Kelima film tersebut terbagi menjadi dua tipe. Tipe pertama memberikan beberapa catatan: dunia pesantren berkontribusi bagi spirit nasionalisme, pesantren berusaha menjawab persoalan masyarakat, pesantren mendidik generasi menjadi manusia berkarakter Islami dan dunia kerja bukan tujuan utama, santri ialah identitas yang stabil dan dunia luar pesantren itu labil atau identik dengan chaos, dan menjadi santri ialah kebanggaan.
Sedangkan tipe kedua mengajukan pertanyaan-pertanyaan: benarkah dunia pesantren steril dari unsur-unsur dunia luar yang dianggap chaos? Benarkah menjadi santri suatu kebanggaan? Masih relevankah dunia pesantren? Bagaimana pesantren yang tertutup merespon persoalan zaman dan masyarakat yang terbuka? Benarkah santri ialah identitias yang stabil?
Tipe kedua ini mencairkan batas-batas atau memersoalkan batas-batas fisik dan pikiran yang dibangun oleh pesantren. Intinya memertanyakan posisi pesantren dan santri di tengah zaman keterbukaan. Film SP, SK, dan NLM termasuk dalam tipe pertama dan film 3D3C, PBS, dan LM termasuk dalam tipe kedua.
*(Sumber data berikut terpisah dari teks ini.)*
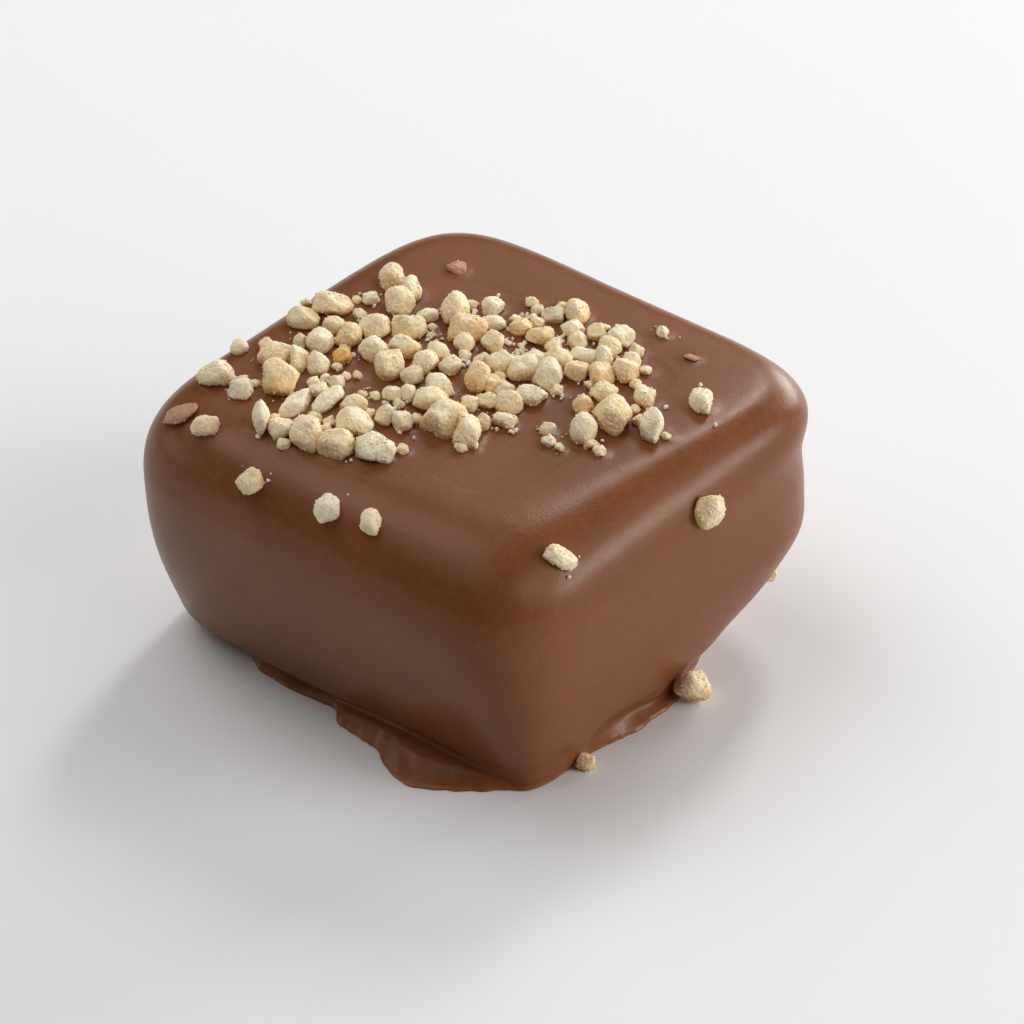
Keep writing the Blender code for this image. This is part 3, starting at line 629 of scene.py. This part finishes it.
def make_coating(finish, nuts):
    """The coating: its rings skinned, then its waves, and the collars round the nuts."""
    rings = coating_rings()
    points = np.concatenate([[(0.0, 0.0, HEIGHT)]] + rings + [[(0.0, 0.0, 0.0)]])
    first, last = 0, len(points) - 1
    faces = []
    for i in range(COLUMNS):
        j = (i + 1) % COLUMNS
        faces.append((first, 1 + i, 1 + j))
        faces.append((last, last - COLUMNS + j, last - COLUMNS + i))
        for ring in range(len(rings) - 1):
            upper, lower = 1 + ring * COLUMNS, 1 + (ring + 1) * COLUMNS
            faces.append((upper + i, lower + i, lower + j, upper + j))
    standing = np.clip(points[:, 2] / WAVES_FULL, 0.0, 1.0)
    long_wave = LONG_WAVES[1] * (rough(points, LONG_WAVES[0]) - 1) / 2
    short_wave = SHORT_WAVES[1] * (rough(points, SHORT_WAVES[0], 2) - 1) / 2
    outwards = points - np.array((0.0, 0.0, HEIGHT / 2))
    flat = np.abs(outwards[:, 2]) > HEIGHT / 2 - 0.01
    outwards[:, 2] = np.where(flat, 40.0, outwards[:, 2] ** 3 / 60)
    outwards /= np.linalg.norm(outwards, axis=1)[:, None]
    points = points + outwards * ((long_wave + short_wave) * standing)[:, None]
    top = points[:, 2] > HEIGHT - TOP_DEPTH
    raised = np.zeros(len(points))
    for _, place, _, size, _ in nuts:
        if place.z > HEIGHT - TOP_NUTS:
            apart = np.hypot(points[top, 0] - place.x, points[top, 1] - place.y)
            past = np.maximum(apart - size[:2].mean() * COLLAR_SHARE, 0.0)
            raised[top] = np.maximum(raised[top], COLLAR_HEIGHT * bell(past, COLLAR_WIDTH))
    points[:, 2] += raised
    thin = np.clip(1 - points[:, 2] / THIN_FOOT, 0.0, 1.0)
    mesh_piece("coating", points, faces, finish, {"thin": thin})


# Where a Mix node keeps the sockets of its two colours, and its colour result
MIX_COLOURS = (6, 7)
MIX_RESULT = 2


class Value:
    """A number or colour that changes over a surface. Arithmetic on it adds Math nodes."""

    def __init__(self, finish, socket):
        self.finish = finish
        self.socket = socket

    def math(self, operation, first, second):
        return self.finish.node("ShaderNodeMath", {"operation": operation}, {0: first, 1: second})

    def __add__(self, other):
        return self.math("ADD", self, other)

    def __radd__(self, other):
        return self.math("ADD", other, self)

    def __sub__(self, other):
        return self.math("SUBTRACT", self, other)

    def __rsub__(self, other):
        return self.math("SUBTRACT", other, self)

    def __mul__(self, other):
        return self.math("MULTIPLY", self, other)

    def __rmul__(self, other):
        return self.math("MULTIPLY", other, self)

    def eased(self, low, high):
        """0 below the low value and 1 above the high one, smoothly between."""
        settings = {"interpolation_type": "SMOOTHSTEP"}
        sockets = {"Value": self, "From Min": low, "From Max": high}
        return self.finish.node("ShaderNodeMapRange", settings, sockets)


class Finish:
    """The nodes of one material."""

    def __init__(self, name, **constants):
        self.material = bpy.data.materials.new(name)
        self.material.use_nodes = True
        self.nodes = self.material.node_tree.nodes
        self.shader = self.nodes["Principled BSDF"]
        for socket, value in constants.items():
            self.shader.inputs[socket.replace("_", " ")].default_value = value
        place = self.node("ShaderNodeTexCoord", output="Object")
        sockets = {0: place, "Scale": 1 / MM}
        self.millimetres = self.node("ShaderNodeVectorMath", {"operation": "SCALE"}, sockets)

    def node(self, kind, settings=None, sockets=None, output=0):
        """A node with its settings, then the values or links of its sockets."""
        made = self.nodes.new(kind)
        for key, value in (settings or {}).items():
            setattr(made, key, value)
        for key, value in (sockets or {}).items():
            self.feed(made.inputs[key], value)
        return Value(self, made.outputs[output])

    def feed(self, socket, value):
        if isinstance(value, Value):
            self.material.node_tree.links.new(value.socket, socket)
        else:
            socket.default_value = value

    def noise(self, size, detail=2.0, roughness=0.5):
        """Noise from 0 to 1, its lumps about that many millimetres across."""
        sockets = {"Vector": self.millimetres, "Scale": 1 / size, "Detail": detail, "Roughness": roughness}
        return self.node("ShaderNodeTexNoise", None, sockets)

    def attribute(self, name):
        return self.node("ShaderNodeAttribute", {"attribute_name": name}, output="Fac")

    def mixed(self, share, first, second):
        """One colour turning into another as share goes from 0 to 1."""
        sockets = {0: share, MIX_COLOURS[0]: first, MIX_COLOURS[1]: second}
        return self.node("ShaderNodeMix", {"data_type": "RGBA"}, sockets, MIX_RESULT)

    def bump(self, height, depth):
        """The surface raised by height times depth, which is in millimetres."""
        return self.node("ShaderNodeBump", None, {"Height": height, "Distance": depth * MM, "Strength": 1.0})

    def wear(self, **looks):
        """Links what changes over the surface to the shader."""
        for socket, value in looks.items():
            self.feed(self.shader.inputs[socket.replace("_", " ")], value)
        return self.material


def colour(red, green, blue):
    """A colour as it is read off a screen, from 0 to 255, made linear."""
    def linear(value):
        value = value / 255
        return value / 12.92 if value <= 0.04045 else ((value + 0.055) / 1.055) ** 2.4
    return linear(red), linear(green), linear(blue), 1.0


def chocolate_finish():
    """Milk chocolate, clouded, mottled and specked, and paler where it ran out thin."""
    finish = Finish("milk_chocolate", IOR=1.46, Specular_IOR_Level=0.31, Specular_Tint=(1.0, 0.93, 0.82, 1.0))
    cloud = finish.noise(5.0, 3.0).eased(0.35, 0.65)
    mottle = finish.noise(0.35, 3.0, 0.6).eased(0.3, 0.7)
    speck = finish.noise(0.11, 2.0, 0.6)
    thin = finish.attribute("thin").eased(0.3, 1.0)
    body = finish.mixed(cloud, colour(117, 66, 34), colour(124, 71, 38))
    body = finish.mixed(mottle * 0.3, body, colour(132, 82, 46))
    body = finish.mixed(speck.eased(0.5, 0.8) * 0.3, body, colour(156, 104, 66))
    body = finish.mixed((1 - speck).eased(0.5, 0.8) * 0.2, body, colour(88, 48, 24))
    body = finish.mixed(thin * 0.6, body, colour(150, 92, 42))
    fine = finish.noise(0.14, 2.0)
    normal = finish.bump(fine, 0.007)
    return finish.wear(Base_Color=body, Roughness=0.28 + 0.08 * mottle, Normal=normal)


def nut_finish(name, pale, cream, golden, gloss, dust_and_highlight_share=0.75, depth=0.2):
    """Chopped nut of three shades: its lower side turned golden as painted shade, pale dust on its grains
    with a painted highlight that makes its top paler; light goes depth millimetres into it.
    """
    finish = Finish(
        name, IOR=1.45, Roughness=0.9 - gloss * 0.7, Subsurface_Weight=0.5 if depth else 0.0,
        Subsurface_Radius=(1.0, 0.85, 0.65), Subsurface_Scale=depth * MM,
    )
    tone = finish.attribute("tone")
    rise = finish.attribute("rise")
    crust = finish.attribute("crust")
    patch = finish.noise(0.6, 2.0)
    grain = finish.noise(0.12, 3.0, 0.65)
    # painted shade: the lower side of each nut, by how high the point is on it, turns golden
    painted_underside_shade = (patch + (0.5 - rise) * 0.7).eased(0.4, 0.85)
    body = finish.mixed((tone + patch - 0.5).eased(0.1, 0.9), colour(*pale), colour(*cream))
    body = finish.mixed(painted_underside_shade * 0.85, body, colour(*golden))
    body = finish.mixed((1.0 - crust).eased(0.4, 1.0) * 0.35, body, colour(*golden))
    # pale dust on the grains of the crust, and a painted highlight that makes the top of the nut paler
    dust_and_painted_highlight = (rise * 0.45 + patch * 0.5 + grain * 0.6 + crust * 0.25).eased(0.9, 1.35)
    body = finish.mixed(dust_and_painted_highlight * dust_and_highlight_share, body, colour(252, 243, 220))
    normal = finish.bump(grain, 0.05)
    return finish.wear(Base_Color=body, Normal=normal)


def add_light(name, turn, rise, width, height, power):
    """A soft light that faces the praline, turned from +X and risen from the table in degrees."""
    data = bpy.data.lights.new(name, "AREA")
    data.shape = "RECTANGLE"
    data.size = width * MM
    data.size_y = height * MM
    data.energy = power
    light = bpy.data.objects.new(name, data)
    turned = Matrix.Rotation(math.radians(turn), 3, "Z")
    risen = Matrix.Rotation(-math.radians(rise), 3, "Y")
    away = turned @ risen @ Vector((1, 0, 0))
    light.location = away * LIGHT_DISTANCE * MM + Vector((0, 0, HEIGHT / 2 * MM))
    light.rotation_euler = away.to_track_quat("Z", "Y").to_euler()
    bpy.context.scene.collection.objects.link(light)


def floor_finish():
    finish = Finish("pale_table", Roughness=0.6)
    cloud = finish.noise(60.0)
    return finish.wear(Base_Color=finish.mixed(cloud, (0.86, 0.86, 0.86, 1), (0.89, 0.89, 0.89, 1)))


def make_room():
    """The table, the lights and a faint light from all round."""
    bm = bmesh.new()
    bmesh.ops.create_grid(bm, x_segments=8, y_segments=8, size=1.5)
    mesh = bpy.data.meshes.new("table_top")
    bm.to_mesh(mesh)
    bm.free()
    mesh.materials.append(floor_finish())
    table = bpy.data.objects.new("table_top", mesh)
    bpy.context.scene.collection.objects.link(table)
    for light in LIGHTS:
        add_light(*light)
    world = bpy.data.worlds.new("room")
    world.use_nodes = True
    world.node_tree.nodes["Background"].inputs["Color"].default_value = (1.0, 1.0, 1.0, 1.0)
    world.node_tree.nodes["Background"].inputs["Strength"].default_value = 0.01
    bpy.context.scene.world = world
    view = bpy.context.scene.view_settings
    view.view_transform = "Standard"
    view.look = "None"


def make_camera():
    """A camera that sees the praline as it was photographed, from over its front corner."""
    level = math.cos(VIEW_RISE)
    back = Vector((math.sin(VIEW_TURN) * level, -math.cos(VIEW_TURN) * level, math.sin(VIEW_RISE)))
    right = Vector((math.cos(VIEW_TURN), math.sin(VIEW_TURN), 0.0))
    up = back.cross(right)
    data = bpy.data.cameras.new("camera")
    data.sensor_width = SENSOR
    data.lens = PIXELS_PER_MM * VIEW_DISTANCE / PICTURE * SENSOR
    data.shift_x = (PICTURE / 2 - AIM_PIXEL[0]) / PICTURE
    data.shift_y = (AIM_PIXEL[1] - PICTURE / 2) / PICTURE
    data.clip_start = 0.01
    camera = bpy.data.objects.new("camera", data)
    aim = Vector((BLOCK_SHIFT, 0.0, AIM_HEIGHT * MM))
    turn = Matrix((right, up, back)).transposed().to_4x4()
    camera.matrix_world = Matrix.Translation(aim + back * VIEW_DISTANCE * MM) @ turn
    bpy.context.scene.collection.objects.link(camera)
    bpy.context.scene.camera = camera


# The frame's origin is under the middle of the whole, the block's under the middle of its top
BLOCK_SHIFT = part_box("praline")[0][0] + SIDE / 2 * MM

main()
Pertanyaan-pertanyaan yang diajukan tipe kedua tidak menuntut jawaban: Pesantren IT, SMP/ SMA Islamic Boarding School, Pesantren Modern, dan sebagainya, sebab pertanyaan-pertanyaan tersebut tidak menuntut jawaban praktis yang eksperimentatif, melainkan melemparkan dinamit bagi pikiran pemirsa tentang hakikat manusia dan segala potensinya.
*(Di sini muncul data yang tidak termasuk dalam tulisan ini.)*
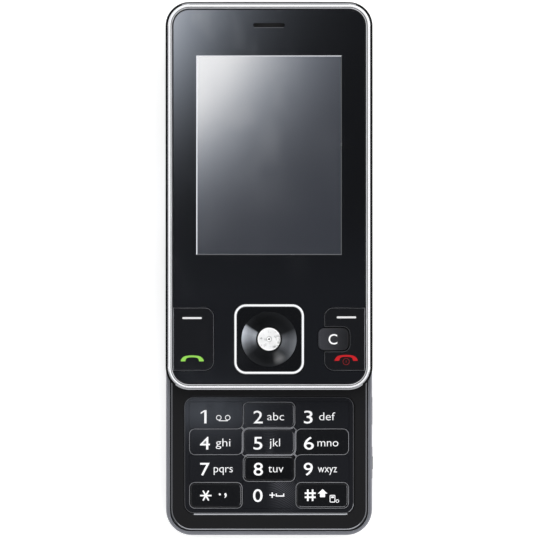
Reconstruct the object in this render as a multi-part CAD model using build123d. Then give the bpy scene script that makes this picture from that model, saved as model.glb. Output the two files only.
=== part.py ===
from build123d import *
import os

# A slider phone, drawn open and lying on its back. X runs across it, Y runs from the keypad end
# to the screen end and Z points out of the screen. The origin is the centre of the keypad half's
# flat back. Every size is in millimetres.

# Overall sizes. The keypad half's length is that of what lies in it, end to end.
SLIDE_WIDTH = 51.0
SLIDE_HEIGHT = 6.5
SLIDE_CORNER = 5.9
BASE_STEP = 0.1
BASE_HEIGHT = 8.0
BASE_CORNER = 6.35
TRAVEL = 35.7
RUNNING_GAP = 0.3
BATTERY_LENGTH = 50.0
BATTERY_FOOT = 5.3
CONTACT_SPACE = 2.8
SIM_LENGTH = 15.0
BAY_END_SPACE = 1.7
CAMERA_BAY = 20.8
BASE_WIDTH = SLIDE_WIDTH - 2 * BASE_STEP
BASE_LENGTH = BATTERY_FOOT + BATTERY_LENGTH + CONTACT_SPACE + SIM_LENGTH + BAY_END_SPACE + CAMERA_BAY
SLIDE_LENGTH = BASE_LENGTH + 2 * BASE_STEP
BASE_END = -BASE_LENGTH / 2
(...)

Mereka bersumber dari cara berpikir oposisional: pesantren dilawankan dengan dunia luar pesantren. Mereka merupakan turunan dari pertanyaan mendasar: mana lebih baik, mendidik anak di dunia tanpa sekat dengan segala kemungkinan dan tonjokan hidup yang akan mematangkan anak didik atau dunia tertutup atau pun semi tertutup pesantren yang mempersempit kemungkinan-kemungkinan hidup? Mana lebih baik, terdidik di dunia nyata atau di simulasi dunia nyata?
Dunia pesantren dilawankan dengan dunia luar berdasar pada terbuka atau tidaknya kemungkinan penyaluran hasrat, sosialisasi, kebebasan berimajinasi, dan eksplorasi potensi. Pesantren sebagai sistem yang baku dihadap-hadapkan dengan manusia sebagai diri yang kompleks.
Film-film tipe kedua menciptakan situasi-situasi paradoks. Dalam film 3D3C misalnya, terdapat tiga santri yang tidak sepenuhnya taat dan berperilaku santri. Meskipun dididik di lingkungan pesantren, namun menyimpan hasrat atas yang lain. Yang ditekankan bukanlah karakter santri, melainkan karakter sebagai manusia yang memiliki kemungkinan tak terbatas.
Situasi lebih ekstrim ditunjukkan film PBS, pemberontakan atas tradisi rigid pesantren dilakukan seorang santri perempuan. Tidak seperti film 3D3C, film PBS secara jelas mengatakan pesantren bukanlah sistem pendidikan yang ideal.
Film Lovely Man lain lagi, meskipun di dalamnya tidak ada pengadeganan di dalam pesantren tetapi ia mencairkan batas-batas pesantren-luar pesantren dengan menempatkan hasrat pada titik sentral: si Ipuy, sang ayah, ialah transgender penjaja diri dan si Cahaya, sang anak, ialah santri yang hamil di luar nikah. Batas mengabur, segala mencair, segala mengalir tak ke muara-tak ke pusat.
Dengan demikian, pertanyaan penting yang diajukan film-film tersebut dan penting dipikirkan bersama: leburnya batas-batas, tuntutan keterbukaan, dan tuntutan atas kreativitast bisakah dijawab oleh pesantren yang sejak awal memang sudah mewakafkan dirinya untuk menjawab persoalan umat?
Saya akhiri catatan ini dengan ungkapan Erich Fromm dalam buku The Art of Loving: “Man is gifted with reason; he is life being aware of itself; he has awareness of himself, of his fellow man, of his past, and of the possibilities of his future.” Tabeq. (*)
M Khairussibyan, Alumni Pondok Pesantren Darul Furqan, Lombok, dan Pascasarjana Fakultas Ilmu Budaya Universitas Gadjah Mada.